### DESCRIPTION OF THE TASK
Word for word, restate the lines from the start of the data below through the line containing "function reversed(points) = [for".

### RECORDED INFORMATION
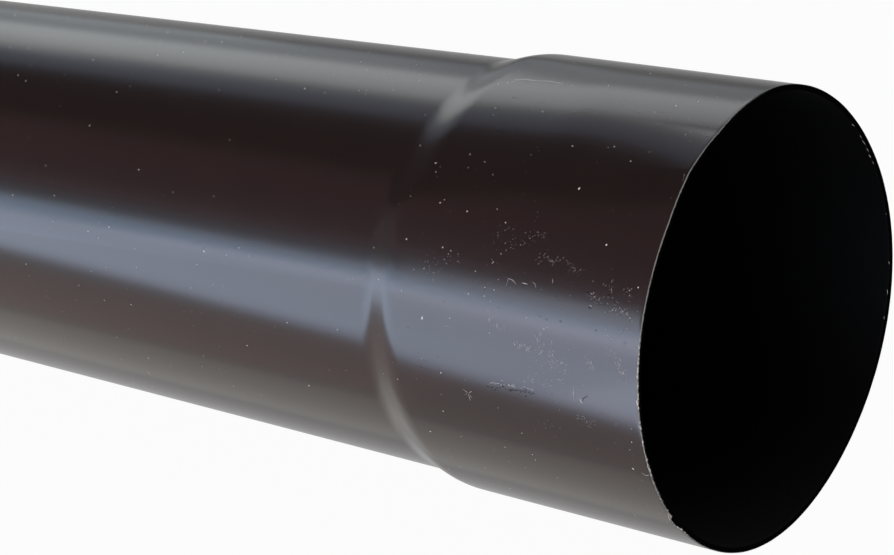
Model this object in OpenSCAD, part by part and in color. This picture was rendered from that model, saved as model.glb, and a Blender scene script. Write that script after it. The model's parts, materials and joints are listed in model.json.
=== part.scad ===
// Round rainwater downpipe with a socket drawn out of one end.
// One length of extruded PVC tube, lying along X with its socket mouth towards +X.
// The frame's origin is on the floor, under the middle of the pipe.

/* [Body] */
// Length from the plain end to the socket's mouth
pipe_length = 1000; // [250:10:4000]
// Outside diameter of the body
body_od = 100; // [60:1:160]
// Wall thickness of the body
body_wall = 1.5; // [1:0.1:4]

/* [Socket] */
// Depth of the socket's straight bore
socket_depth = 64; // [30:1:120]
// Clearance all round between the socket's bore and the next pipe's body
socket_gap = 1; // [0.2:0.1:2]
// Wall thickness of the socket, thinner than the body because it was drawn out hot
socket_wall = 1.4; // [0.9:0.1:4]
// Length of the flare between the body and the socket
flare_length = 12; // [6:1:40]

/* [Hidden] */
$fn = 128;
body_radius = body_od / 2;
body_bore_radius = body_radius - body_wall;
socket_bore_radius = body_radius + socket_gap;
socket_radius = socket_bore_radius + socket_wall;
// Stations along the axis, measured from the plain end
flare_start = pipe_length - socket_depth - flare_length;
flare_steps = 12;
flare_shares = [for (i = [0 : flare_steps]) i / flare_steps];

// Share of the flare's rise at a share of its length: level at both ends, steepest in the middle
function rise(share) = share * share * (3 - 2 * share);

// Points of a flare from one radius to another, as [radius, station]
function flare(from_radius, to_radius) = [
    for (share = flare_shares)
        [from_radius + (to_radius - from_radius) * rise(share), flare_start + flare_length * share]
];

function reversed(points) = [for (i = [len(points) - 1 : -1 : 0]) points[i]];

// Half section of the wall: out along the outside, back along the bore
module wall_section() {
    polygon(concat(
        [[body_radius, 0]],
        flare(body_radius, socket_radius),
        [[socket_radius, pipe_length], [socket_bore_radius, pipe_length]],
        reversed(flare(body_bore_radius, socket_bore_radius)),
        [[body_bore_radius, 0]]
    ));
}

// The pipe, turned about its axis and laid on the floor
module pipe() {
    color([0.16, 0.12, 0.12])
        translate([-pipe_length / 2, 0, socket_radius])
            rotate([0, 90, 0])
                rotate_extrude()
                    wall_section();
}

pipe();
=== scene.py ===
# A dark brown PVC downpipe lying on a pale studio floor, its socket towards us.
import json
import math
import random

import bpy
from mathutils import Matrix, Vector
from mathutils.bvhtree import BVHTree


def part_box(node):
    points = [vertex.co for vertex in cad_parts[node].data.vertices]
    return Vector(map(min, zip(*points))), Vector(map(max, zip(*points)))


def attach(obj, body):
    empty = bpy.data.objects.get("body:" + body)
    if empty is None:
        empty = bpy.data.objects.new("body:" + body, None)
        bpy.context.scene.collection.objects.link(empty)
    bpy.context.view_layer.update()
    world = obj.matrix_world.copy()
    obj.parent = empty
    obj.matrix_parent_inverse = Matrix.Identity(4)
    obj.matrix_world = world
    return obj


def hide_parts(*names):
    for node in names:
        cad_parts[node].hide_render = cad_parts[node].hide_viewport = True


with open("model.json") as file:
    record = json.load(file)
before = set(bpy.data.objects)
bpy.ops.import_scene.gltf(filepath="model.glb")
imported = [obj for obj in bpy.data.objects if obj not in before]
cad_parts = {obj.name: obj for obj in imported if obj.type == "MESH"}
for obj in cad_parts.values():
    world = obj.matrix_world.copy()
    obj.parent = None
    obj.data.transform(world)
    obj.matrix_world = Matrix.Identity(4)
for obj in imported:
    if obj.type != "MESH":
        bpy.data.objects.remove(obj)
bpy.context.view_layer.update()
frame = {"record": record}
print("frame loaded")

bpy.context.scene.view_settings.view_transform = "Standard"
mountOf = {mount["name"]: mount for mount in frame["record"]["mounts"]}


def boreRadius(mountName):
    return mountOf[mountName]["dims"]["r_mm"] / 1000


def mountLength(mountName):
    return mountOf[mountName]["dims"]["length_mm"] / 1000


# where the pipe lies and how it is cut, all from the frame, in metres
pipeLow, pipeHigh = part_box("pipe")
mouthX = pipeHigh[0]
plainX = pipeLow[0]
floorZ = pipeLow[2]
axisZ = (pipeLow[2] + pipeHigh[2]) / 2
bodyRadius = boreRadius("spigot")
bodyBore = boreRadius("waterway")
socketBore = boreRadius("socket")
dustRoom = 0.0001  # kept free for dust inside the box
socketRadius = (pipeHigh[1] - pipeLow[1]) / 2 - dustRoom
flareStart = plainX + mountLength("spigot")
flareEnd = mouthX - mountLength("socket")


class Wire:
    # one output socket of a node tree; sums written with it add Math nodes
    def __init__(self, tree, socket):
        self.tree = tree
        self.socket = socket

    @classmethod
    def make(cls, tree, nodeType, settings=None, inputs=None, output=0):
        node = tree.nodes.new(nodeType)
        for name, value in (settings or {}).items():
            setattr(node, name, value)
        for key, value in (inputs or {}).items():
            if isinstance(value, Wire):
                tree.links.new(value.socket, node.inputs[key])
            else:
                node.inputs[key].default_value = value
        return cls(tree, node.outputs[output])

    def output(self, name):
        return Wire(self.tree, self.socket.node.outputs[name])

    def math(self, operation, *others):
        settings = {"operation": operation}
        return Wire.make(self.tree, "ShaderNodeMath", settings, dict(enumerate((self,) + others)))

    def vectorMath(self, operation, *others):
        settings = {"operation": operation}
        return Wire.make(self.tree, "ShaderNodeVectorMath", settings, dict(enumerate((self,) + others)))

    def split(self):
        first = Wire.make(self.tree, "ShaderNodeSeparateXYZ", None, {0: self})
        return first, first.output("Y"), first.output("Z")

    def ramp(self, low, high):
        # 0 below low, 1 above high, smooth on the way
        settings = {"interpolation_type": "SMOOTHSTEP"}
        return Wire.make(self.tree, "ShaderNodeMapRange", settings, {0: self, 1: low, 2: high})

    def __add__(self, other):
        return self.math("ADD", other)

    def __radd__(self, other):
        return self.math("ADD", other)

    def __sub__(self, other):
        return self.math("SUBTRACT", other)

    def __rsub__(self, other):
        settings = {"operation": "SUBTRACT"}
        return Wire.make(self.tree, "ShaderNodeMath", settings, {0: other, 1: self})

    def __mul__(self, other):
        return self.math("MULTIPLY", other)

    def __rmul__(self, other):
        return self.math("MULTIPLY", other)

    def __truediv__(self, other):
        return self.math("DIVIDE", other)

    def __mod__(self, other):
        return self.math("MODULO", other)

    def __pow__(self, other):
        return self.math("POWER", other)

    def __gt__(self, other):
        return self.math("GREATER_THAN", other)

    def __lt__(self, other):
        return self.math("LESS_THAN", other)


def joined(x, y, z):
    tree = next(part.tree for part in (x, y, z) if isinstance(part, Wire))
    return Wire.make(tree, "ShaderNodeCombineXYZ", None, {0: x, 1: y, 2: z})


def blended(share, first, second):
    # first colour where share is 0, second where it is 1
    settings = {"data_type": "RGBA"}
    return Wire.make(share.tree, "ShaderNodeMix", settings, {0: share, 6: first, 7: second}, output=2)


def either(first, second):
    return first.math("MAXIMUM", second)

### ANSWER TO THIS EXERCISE
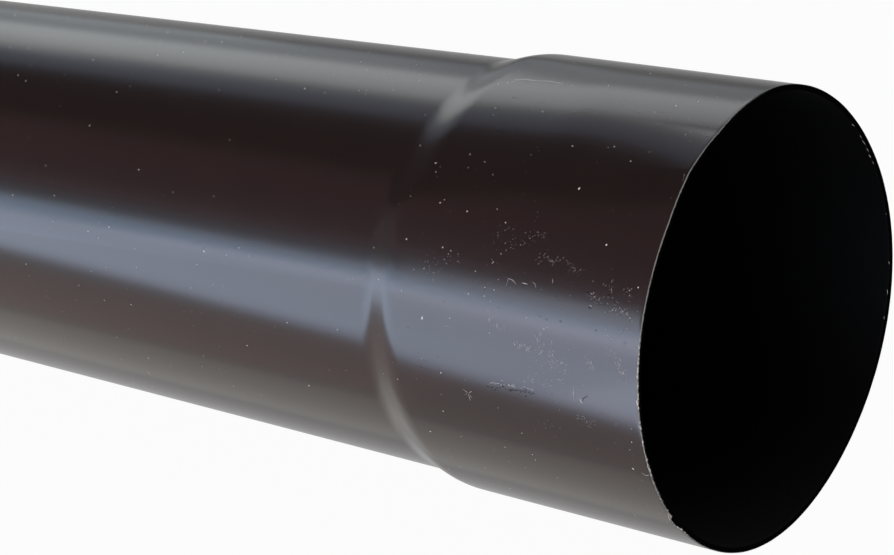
Model this object in OpenSCAD, part by part and in color. This picture was rendered from that model, saved as model.glb, and a Blender scene script. Write that script after it. The model's parts, materials and joints are listed in model.json.
=== part.scad ===
// Round rainwater downpipe with a socket drawn out of one end.
// One length of extruded PVC tube, lying along X with its socket mouth towards +X.
// The frame's origin is on the floor, under the middle of the pipe.

/* [Body] */
// Length from the plain end to the socket's mouth
pipe_length = 1000; // [250:10:4000]
// Outside diameter of the body
body_od = 100; // [60:1:160]
// Wall thickness of the body
body_wall = 1.5; // [1:0.1:4]

/* [Socket] */
// Depth of the socket's straight bore
socket_depth = 64; // [30:1:120]
// Clearance all round between the socket's bore and the next pipe's body
socket_gap = 1; // [0.2:0.1:2]
// Wall thickness of the socket, thinner than the body because it was drawn out hot
socket_wall = 1.4; // [0.9:0.1:4]
// Length of the flare between the body and the socket
flare_length = 12; // [6:1:40]

/* [Hidden] */
$fn = 128;
body_radius = body_od / 2;
body_bore_radius = body_radius - body_wall;
socket_bore_radius = body_radius + socket_gap;
socket_radius = socket_bore_radius + socket_wall;
// Stations along the axis, measured from the plain end
flare_start = pipe_length - socket_depth - flare_length;
flare_steps = 12;
flare_shares = [for (i = [0 : flare_steps]) i / flare_steps];

// Share of the flare's rise at a share of its length: level at both ends, steepest in the middle
function rise(share) = share * share * (3 - 2 * share);

// Points of a flare from one radius to another, as [radius, station]
function flare(from_radius, to_radius) = [
    for (share = flare_shares)
        [from_radius + (to_radius - from_radius) * rise(share), flare_start + flare_length * share]
];

function reversed(points) = [for (i = [len(points) - 1 : -1 : 0]) points[i]];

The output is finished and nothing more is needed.